The pilot was to disconnect himself from the buckled straps, wriggle free, open the window and pull himself through, movements intended to simulate what he might need to do in an aircraft that had hit the sea at night.

Every four years, the Navy requires its pilots and those who fly with them to renew their skills in escaping from downed aircraft or surviving an ejection and parachute descent into water. The class is held in one of several schools like this one on Whidbey Island.

The course is both appreciated and loathed.

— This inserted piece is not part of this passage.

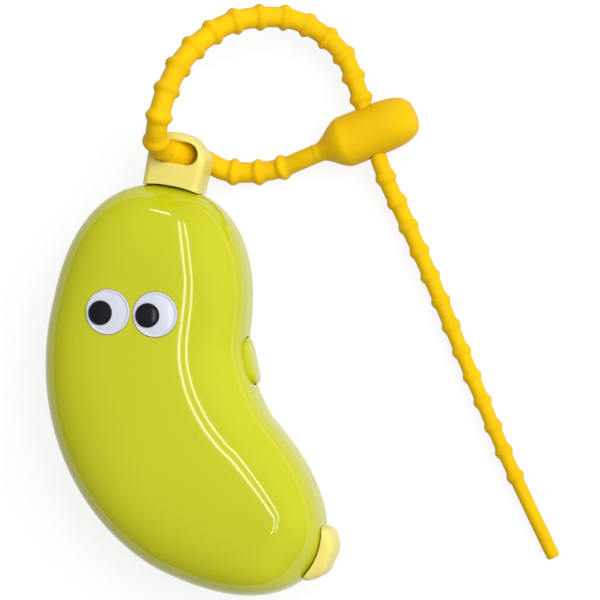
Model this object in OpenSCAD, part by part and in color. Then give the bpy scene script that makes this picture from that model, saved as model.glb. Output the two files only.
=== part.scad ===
// Small banana-shaped clamshell case with a push-button latch, a strap slot in its stem
// and a ribbed silicone strap. It lies on its flat back: X is to the right, Y towards the
// stem and Z up out of the front. The origin is on the back, under the middle of the bend.
// All sizes are in millimetres.

/* [Case outline] */
// Length of the straight upper stretch of the case's middle line
upper_len = 31.5; // [28:0.5:36]
// Length of the straight lower stretch
lower_len = 28; // [24:0.5:32]
// Angle between the two stretches
bend_angle = 63; // [56:1:66]
// Radius of the middle line in the bend
bend_r = 37.5; // [36:0.5:42]
// Lean of the upper stretch from upright
lean = 10; // [4:1:16]
// Half width at the stem end, before the end is rounded
width_top = 20.5; // [19:0.5:22]
// Half width at the tip end, before the end is rounded
width_tip = 26; // [24:0.5:27]
// Length over which the stem end is rounded
round_top = 28.5; // [24:0.5:32]
// Length over which the tip end is rounded
round_tip = 60; // [50:1:66]

/* [Shells] */
// Depth of the front shell from the parting line
front_depth = 13; // [12:0.5:14]
// Depth of the rear shell from the parting line to its flat back
back_depth = 13; // [12:0.5:14]
// How much of the rear dome is cut off to make the flat back
flat_cut = 0.5; // [0.3:0.1:0.6]
// Length over which the ends are rounded, seen from the side
round_side = 24; // [20:0.5:28]
// Wall thickness of both shells
wall = 1.8; // [1.6:0.1:2]
// Gap between the two rims when the case is shut
rim_gap = 0.2; // [0.15:0.05:0.3]
// Thickness of the locating lip inside the rear rim
lip_t = 1; // [0.8:0.1:1.2]
// Height of the lip above the parting line
lip_h = 1.3; // [1:0.1:1.6]
// Clearance between the lip and the front shell's wall
lip_gap = 0.35; // [0.3:0.05:0.4]

/* [Hinge] */
// Distance of the hinge from the stem end, along the middle line
hinge_s = 57; // [55:0.5:59]
// Outer radius of the hinge barrel
barrel_r = 1.6; // [1.5:0.05:1.7]
// How far the barrel stands out of the case's side
barrel_proud = 0.3; // [0.2:0.05:0.4]
// Length of the whole barrel
barrel_len = 12.4; // [11.5:0.1:13]
// Length of the front shell's middle knuckle
knuckle_len = 4.8; // [4.2:0.1:5.4]
// Axial gap on each side of a knuckle
knuckle_gap = 0.2; // [0.15:0.05:0.3]
// Radius of the steel hinge pin
pin_r = 0.6; // [0.5:0.05:0.7]
// Radial play of the pin in the knuckles
pin_play = 0.05; // [0.02:0.01:0.08]
// Angle that the shells are cut back by behind the hinge line
relief = 58; // [56:1:60]

/* [Latch] */
// Distance of the latch from the stem end, along the middle line
latch_s = 41; // [39:0.5:43]
// Length of the button along the case's side
button_w = 10.4; // [9.6:0.1:11]
// Height of the button across the parting line
button_h = 6.4; // [6:0.1:6.8]
// Rounding of the button's corners
button_corner = 2.8; // [2:0.1:2.9]
// How far the button stands out at the middle of the window
button_proud = 1.5; // [1.3:0.1:1.6]
// How far the button can be pressed
button_travel = 1.2; // [1:0.1:1.3]
// Gap round the button in its window
button_gap = 0.25; // [0.2:0.05:0.3]
// Thickness of the front shell's hook
hook_t = 1; // [0.9:0.1:1.1]
// How far the hook's nose reaches under the catch
hook_bite = 0.6; // [0.5:0.1:0.7]
// Outer radius of the return spring
spring_r = 1.35; // [1.2:0.05:1.4]
// Diameter of the spring's wire
spring_wire = 0.35; // [0.3:0.05:0.4]
// Number of turns in the spring
spring_turns = 4; // [3:1:5]

/* [Stem and tip] */
// Height of the stem above the case
stem_h = 12; // [11.4:0.1:13]
// Width of the stem at its top
stem_w = 14; // [13.4:0.1:15]
// How much narrower the stem is at its foot
stem_taper = 1.4; // [0.8:0.1:1.8]
// Thickness of the stem from front to back
stem_t = 10; // [9:0.2:10.4]
// Length of the strap slot
slot_len = 10; // [9.8:0.1:10.4]
// Height of the strap slot
slot_h = 4.9; // [4.8:0.1:5]
// Height of the slot's middle above the case's end
slot_y = 7.5; // [7.2:0.1:7.8]
// Length of the tip piece along the case's side
tip_w = 12.4; // [11.6:0.2:13.2]
// How far the tip piece stands out
tip_h = 2.9; // [2.4:0.1:3.2]
// Distance of the tip piece from the case's middle line, to the inner side of the bend
tip_side = 3.7; // [3:0.1:4.4]
// Gap between the front shell and the stem or the tip
cap_gap = 0.4; // [0.3:0.05:0.5]
// Gap between the rear shell and the stem or the tip
cap_seat = 0.15; // [0.1:0.05:0.2]
// Rounding of the edges of the stem and the tip
cap_edge = 1.6; // [1:0.1:2]
// Width of the tongues that hold the stem and the tip
tongue_w = 6.4; // [6:0.1:7]
// Thickness of the tongues
tongue_t = 2.9; // [2.6:0.1:3.1]

/* [Eyes] */
// Diameter of the white discs
eye_d = 10; // [9.6:0.1:10.2]
// Distance between the middles of the two eyes
eye_pitch = 10.7; // [10.6:0.1:11.4]
// How far the line through the eyes falls to the right, in degrees
eye_fall = 3; // [0:0.5:6]
// Height of the eyes above the middle of the bend
eye_y = 23.2; // [22:0.2:26]
// Sideways place of the point between the eyes
eye_x = -3.2; // [-4:0.1:-2.4]
// Depth of the round seats in the front shell
eye_seat = 0.9; // [0.8:0.05:1]
// Diameter of the pupils
pupil_d = 5.3; // [5:0.1:5.6]
// How far the pupils look to the side
pupil_shift = 1.65; // [1.4:0.05:1.8]
// How far the pupils look down
pupil_drop = 0.2; // [0:0.1:0.4]

/* [Screws] */
// Radius of the screws' thread
screw_r = 0.8; // [0.7:0.05:0.85]
// Radius of the screws' heads
head_r = 1.6; // [1.4:0.05:1.7]
// Height of the screws' heads
head_h = 1; // [0.8:0.1:1]
// Outer radius of the screw posts
post_r = 2; // [1.9:0.1:2.1]

/* [Strap] */
// Radius of the strap's neck where it leaves the head
neck_r = 2.25; // [2.1:0.05:2.3]
// Radius of the strap's neck at its far end
neck_end_r = 1.4; // [1.3:0.05:1.5]
// Height of a rib over the neck
rib_h = 0.8; // [0.6:0.05:0.85]
// Distance from one rib to the next
rib_pitch = 5.65; // [5.5:0.05:5.7]
// Length of the strap's head
head_len = 21; // [20:0.2:22]
// Diameter of the strap's head
head_d = 10.6; // [10:0.1:10.8]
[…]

The pilot who was flipped upside down on this day, Lt. Cmdr. Kelsey Martin, struggled briefly with the buckle that held the straps across his torso. He soon broke free and swam through the window without the assistance of the rescue swimmer watching alongside.

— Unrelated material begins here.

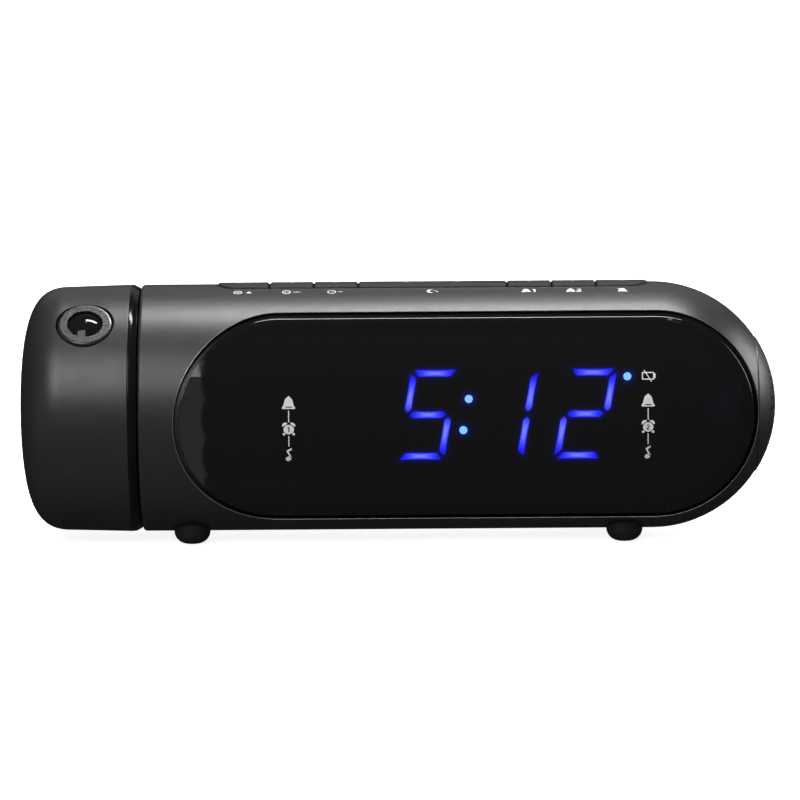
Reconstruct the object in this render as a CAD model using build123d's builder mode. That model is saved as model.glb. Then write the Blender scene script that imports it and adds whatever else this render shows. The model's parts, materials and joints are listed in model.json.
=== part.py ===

“I was not looking forward to this,” he said later but then added that the training is very valuable. “I say that because I know four guys who have ejected over water, and all of them lived.”

The ordeal with the chair that flips upside down was one exercise of several.

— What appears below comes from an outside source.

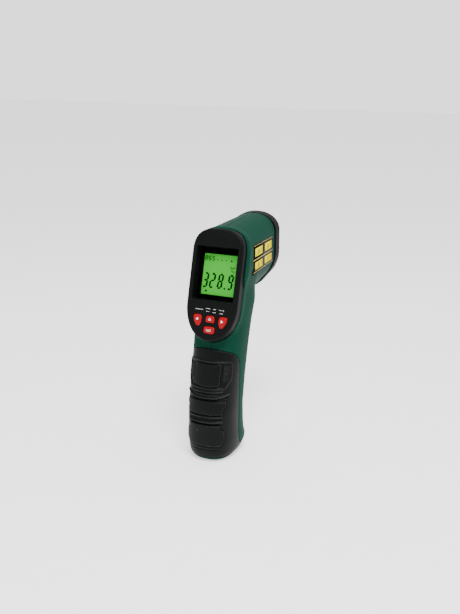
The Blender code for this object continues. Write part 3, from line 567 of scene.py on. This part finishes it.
def surface(name, code, roughness, spread=0.12, spots=55.0, grain=2600.0, depth=0.00002, edge_highlight=None,
            metallic=0.0, specular=0.5, coat=0.0, glow=None, alpha=1.0, edges=(0.54, 0.68)):
    """A finish with slow changes of colour and gloss, a fine grain, and a painted highlight: a lighter colour
    on its convex edges.
    """
    made = bpy.data.materials.new(name)
    made.use_nodes = True
    nodes, links = made.node_tree.nodes, made.node_tree.links
    shader = nodes["Principled BSDF"]
    place = nodes.new("ShaderNodeTexCoord")
    slow = nodes.new("ShaderNodeTexNoise")
    slow.inputs["Scale"].default_value = spots
    slow.inputs["Detail"].default_value = 4.0
    links.new(place.outputs["Object"], slow.inputs["Vector"])
    colours = nodes.new("ShaderNodeValToRGB")
    colour = linear(code)
    colours.color_ramp.elements[0].position = 0.3
    colours.color_ramp.elements[1].position = 0.7
    colours.color_ramp.elements[0].color = (*[c * (1 - spread) for c in colour], 1)
    colours.color_ramp.elements[1].color = (*[min(1.0, c * (1 + spread)) for c in colour], 1)
    links.new(slow.outputs["Fac"], colours.inputs["Fac"])
    out = colours.outputs["Color"]
    # painted highlight: the lighter colour is mixed in where the surface is convex, by pointiness
    if edge_highlight:
        geometry = nodes.new("ShaderNodeNewGeometry")
        edge = nodes.new("ShaderNodeMapRange")
        edge.inputs["From Min"].default_value = edges[0]
        edge.inputs["From Max"].default_value = edges[1]
        edge.inputs["To Max"].default_value = 0.30
        links.new(geometry.outputs["Pointiness"], edge.inputs["Value"])
        mix = nodes.new("ShaderNodeMix")
        mix.data_type = "RGBA"
        mix.inputs["B"].default_value = (*linear(edge_highlight), 1)
        links.new(edge.outputs["Result"], mix.inputs["Factor"])
        links.new(out, mix.inputs["A"])
        out = mix.outputs["Result"]
    links.new(out, shader.inputs["Base Color"])
    gloss = nodes.new("ShaderNodeMapRange")
    gloss.inputs["To Min"].default_value = max(0.02, roughness - 0.07)
    gloss.inputs["To Max"].default_value = min(1.0, roughness + 0.07)
    links.new(slow.outputs["Fac"], gloss.inputs["Value"])
    links.new(gloss.outputs["Result"], shader.inputs["Roughness"])
    fine = nodes.new("ShaderNodeTexNoise")
    fine.inputs["Scale"].default_value = grain
    fine.inputs["Detail"].default_value = 2.0
    links.new(place.outputs["Object"], fine.inputs["Vector"])
    bump = nodes.new("ShaderNodeBump")
    bump.inputs["Distance"].default_value = depth
    bump.inputs["Strength"].default_value = 0.6
    links.new(fine.outputs["Fac"], bump.inputs["Height"])
    links.new(bump.outputs["Normal"], shader.inputs["Normal"])
    shader.inputs["Metallic"].default_value = metallic
    shader.inputs["Specular IOR Level"].default_value = specular
    shader.inputs["Coat Weight"].default_value = coat
    shader.inputs["Coat Roughness"].default_value = 0.08
    shader.inputs["Alpha"].default_value = alpha
    if glow:
        links.new(out, shader.inputs["Emission Color"])
        shader.inputs["Emission Strength"].default_value = glow
    return made


# The lighter edge colours of the green and black plastics are painted highlights on convex edges.
GREEN = surface("green_plastic", "0a3428", 0.55, spread=0.06, edge_highlight="1c4c3c", specular=0.02)
BLACK = surface("black_plastic", "080a0a", 0.52, spread=0.10, edge_highlight="222424", specular=0.07)
# The grip's pale edge colour is a painted highlight along its ridges and rims.
RUBBER = surface("grip_rubber", "050606", 0.50, spread=0.15, grain=1500.0, depth=0.00004, edge_highlight="5c5e60",
                 specular=0.10, edges=(0.515, 0.60))
RING = surface("ring_plastic", "0e0c0e", 0.55, spread=0.10, specular=0.05)
GLASS = surface("window_glass", "060807", 0.30, spread=0.01, depth=0.0, specular=0.0, alpha=0.03)
MASK = surface("window_mask", "010101", 0.60, spread=0.10, specular=0.02)
LCD_GREEN = surface("lcd_green", "33932a", 0.50, spread=0.06, spots=30.0, glow=0.45, specular=0.05)
INK = surface("lcd_segments", "021a01", 0.60, spread=0.10, specular=0.02)
# The keys' lighter edge colour is a painted highlight on convex edges.
RED = surface("key_red", "8a0810", 0.42, spread=0.08, edge_highlight="b03a34", specular=0.12)
PRINT = surface("white_print", "e9e9e4", 0.50, spread=0.04)
LABEL_BLACK = surface("label_black", "070603", 0.50, spread=0.10, specular=0.05)
LABEL_YELLOW = surface("label_yellow", "d6cc00", 0.60, spread=0.06, spots=160.0, specular=0.0)
LABEL_GOLD = surface("label_gold", "b89600", 0.60, spread=0.12, spots=200.0, specular=0.0)
LABEL_PALE = surface("label_pale", "b3a060", 0.60, spread=0.05, specular=0.0)
STEEL = surface("steel", "b9bbbe", 0.32, spread=0.06, spots=300.0, grain=4000.0, metallic=1.0)
BRASS = surface("brass", "c79b4b", 0.34, spread=0.08, spots=200.0, metallic=1.0)
LENS = surface("lens_dark", "241e26", 0.08, spread=0.10, coat=0.6)
BOARD = surface("circuit_board", "0d5a2c", 0.45, spread=0.18, spots=420.0)
CELL = surface("cell_wrap", "26357c", 0.35, spread=0.12, spots=90.0)
WHITE = surface("white_plastic", "dcdcd6", 0.42, spread=0.04)
WIRE_RED = surface("wire_red", "a81512", 0.45, spread=0.10)
WIRE_BLACK = surface("wire_black", "131313", 0.45, spread=0.10)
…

The final exercise involved being seated wearing opaque goggles in a simulated helicopter as it was dropped into 12 feet of water and rotated upside down. Several pilots and crew members would have to escape at once, while safety divers watched, ready to rescue anyone if needed.

That exercise, like the overturned chair, taught crew members to choose an exit and then to rely on “reference points” to get there, firm handholds inside the aircraft with which to pull themselves, handhold by handhold, toward an opening.

The two-day course seeks to drill reactions into aircrews for surviving the most likely dangers they might face.

Martin is an E/A-18G pilot. Jet pilots do not fly helicopters, but they sometimes are passengers and are required to complete the helicopter training, too.

Cmdr. Richard Folga, the school’s director, said every year, no matter how much attention aviation squadrons pay to maintenance and safety, naval aircraft experience catastrophic failures. Pilots and aircrews end up in the sea.

“No one plans for this kind of mishap. People don’t go to work one day expecting that they will have to eject. But it happens. … They have to be ready.”

That statement aligned with the experience of Lt. Jonathan Farley, an F/A-18 pilot who volunteered in 2007 to serve as a downed pilot for a training exercise. He was picked up by an MH-60 helicopter crew.

As the helicopter returned to an aircraft carrier with him in a back seat, the exercise turned real.

“I wasn’t paying attention; I was along for the ride,” he said. Then he saw multiple warning lights flash in the cockpit’s instrument panel.

The helicopter was going down.

Without time to prepare, Farley was trapped in a sequence straight from the dunk-tank course.

The pilot up front maintained enough control to put the helicopter onto the surface softly. But it immediately flipped over. Cold water rushed in and closed around the passengers and crew. They were sinking, upside down, just as Martin did at his recent course.

“I did exactly what the training had taught me,” Farley said. “I grabbed a reference point, drew my breath right before the water went over my head and unbuckled.”

As he slipped free from his seat, he could see nothing. He pulled himself toward where he thought he might escape, but lost his way. He does not remember finding the exit, but he must have. Just before his lungs gave out he was on the surface, the last man out.

Everyone survived: two pilots up front, three crew members and the two passengers. A second helicopter had been flying with the MH-60. Its crew plucked the survivors from the sea.

Farley spoke of the survival course in the same tone as many of those who know they will have to attend the class again. “I hate it with a passion,” he said. “But if you are in a bad situation and have trained for it, then you revert to your training and what you know. It is why I am alive.”